Parce que malheureusement, les troubles alimentaires sont en constante augmentation chez les jeunes dans les dernières années, il est important de se rappeler que notre discours actuel dans notre société orientée sur l’absence de maladie physique entraîne dans son sillage une détresse psychologique qui nuit à la santé mentale. À trop vouloir expliquer les problèmes de poids à des facteurs propres à l’individu, on le stigmatise en lui faisant croire que le bonheur, autant que la santé, devrait se mesurer par un chiffre sur la balance. Déjouons les statistiques en proposant d’aider autrement et en repoussant les stéréotypes de notre culture des diètes ; devenons des professionnels de la santé qui font le poids de la différence !

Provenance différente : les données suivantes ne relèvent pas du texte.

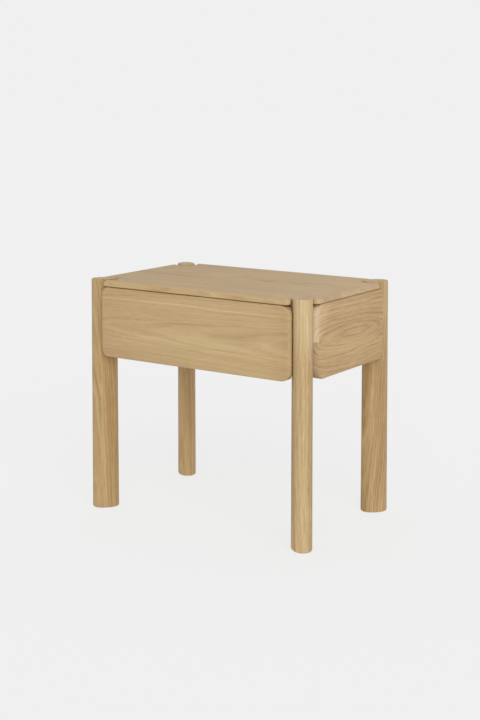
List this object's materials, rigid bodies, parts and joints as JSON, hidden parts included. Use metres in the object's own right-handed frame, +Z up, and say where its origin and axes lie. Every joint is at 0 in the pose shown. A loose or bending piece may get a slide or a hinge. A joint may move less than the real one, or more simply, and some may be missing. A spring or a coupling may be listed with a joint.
{
  "type": "bedside table",
  "caption": "Solid oak bedside table: oval corner legs, a top notched round them, panelled sides and back, and a drawer with a plain handle-less front on telescopic slides.",
  "frame": {"origin": "on the floor, under the centre of the table's footprint", "axes": "+Z up; +X is the table's right as seen from the front; -Y is the front, the way the drawer opens"},
  "size_m": [0.5508, 0.3488, 0.5012],
  "materials": {
    "oak": "matt oiled, light natural oak",
    "oak_inner": "matt oiled, light natural oak, not figured",
    "plywood": "matt lacquered plywood",
    "zinc_steel": "bright zinc plated sheet",
    "screw_steel": "yellow zinc plated",
    "glide": "brown moulded plastic"
  },
  "bodies": {
    "carcass": {"back_panel": "oak", "batten_screw_left_back": "screw_steel", "batten_screw_left_front": "screw_steel", "batten_screw_right_back": "screw_steel", "batten_screw_right_front": "screw_steel", "cleat_screw_left_back": "screw_steel", "cleat_screw_left_front": "screw_steel", "cleat_screw_right_back": "screw_steel", "cleat_screw_right_front": "screw_steel", "front_bottom_rail": "oak_inner", "front_rail_screw_left": "screw_steel", "front_rail_screw_right": "screw_steel", "front_top_rail": "oak_inner", "glide_back_left": "glide", "glide_back_right": "glide", "glide_front_left": "glide", "glide_front_right": "glide", "leg_back_left": "oak", "leg_back_right": "oak", "leg_front_left": "oak", "leg_front_right": "oak", "runner_batten_left": "oak_inner", "runner_batten_right": "oak_inner", "side_panel_left": "oak", "side_panel_right": "oak", "slide_fixed_left": "zinc_steel", "slide_fixed_right": "zinc_steel", "slide_screw_left_back": "screw_steel", "slide_screw_left_front": "screw_steel", "slide_screw_right_back": "screw_steel", "slide_screw_right_front": "screw_steel", "top_cleat_left": "oak_inner", "top_cleat_right": "oak_inner", "top_panel": "oak", "top_screw_left_back": "screw_steel", "top_screw_left_front": "screw_steel", "top_screw_right_back": "screw_steel", "top_screw_right_front": "screw_steel"},
    "slide_left": {"slide_middle_left": "zinc_steel"},
    "slide_right": {"slide_middle_right": "zinc_steel"},
    "drawer": {"drawer_bottom": "plywood", "drawer_box_back": "oak_inner", "drawer_box_front": "oak_inner", "drawer_front": "oak", "drawer_screw_left_back": "screw_steel", "drawer_screw_left_front": "screw_steel", "drawer_screw_right_back": "screw_steel", "drawer_screw_right_front": "screw_steel", "drawer_side_left": "oak_inner", "drawer_side_right": "oak_inner", "front_screw_left_high": "screw_steel", "front_screw_left_low": "screw_steel", "front_screw_right_high": "screw_steel", "front_screw_right_low": "screw_steel", "slide_drawer_left": "zinc_steel", "slide_drawer_right": "zinc_steel"}
  },
  "joints": [
    {"name": "drawer_slide", "type": "slide", "parent": "carcass", "child": "drawer", "axis": [0, -1, 0], "range_m": [0, 0.26]},
    {"name": "left_middle_slide", "type": "slide", "parent": "carcass", "child": "slide_left", "axis": [0, -1, 0], "range_m": [0, 0.13]},
    {"name": "right_middle_slide", "type": "slide", "parent": "carcass", "child": "slide_right", "axis": [0, -1, 0], "range_m": [0, 0.13]}
  ],
  "couplings": [
    {"joint": "left_middle_slide", "follows": "drawer_slide", "ratio": 0.5},
    {"joint": "right_middle_slide", "follows": "drawer_slide", "ratio": 0.5}
  ]
}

Catherine Trudel Guy, étudiante en médecine
Références
J Devoe, D., Han, A., Anderson, A., Katzman, D. K., Patten, S. B., Soumbasis, A., . . . Marcoux, G. (2022). The impact of the COVID‐19 pandemic on eating disorders: A systematic review. International Journal of Eating Disorders.
Keery, H., Boutelle, K., Van Den Berg, P., & Thompson, J. K. (2005). The impact of appearance-related teasing by family members. Journal of Adolescent Health, 37(2), 120-127.
Vartanian, L. R., & Porter, A. M. (2016). Weight stigma and eating behavior: A review of the literature. Appetite, 102, 3-14.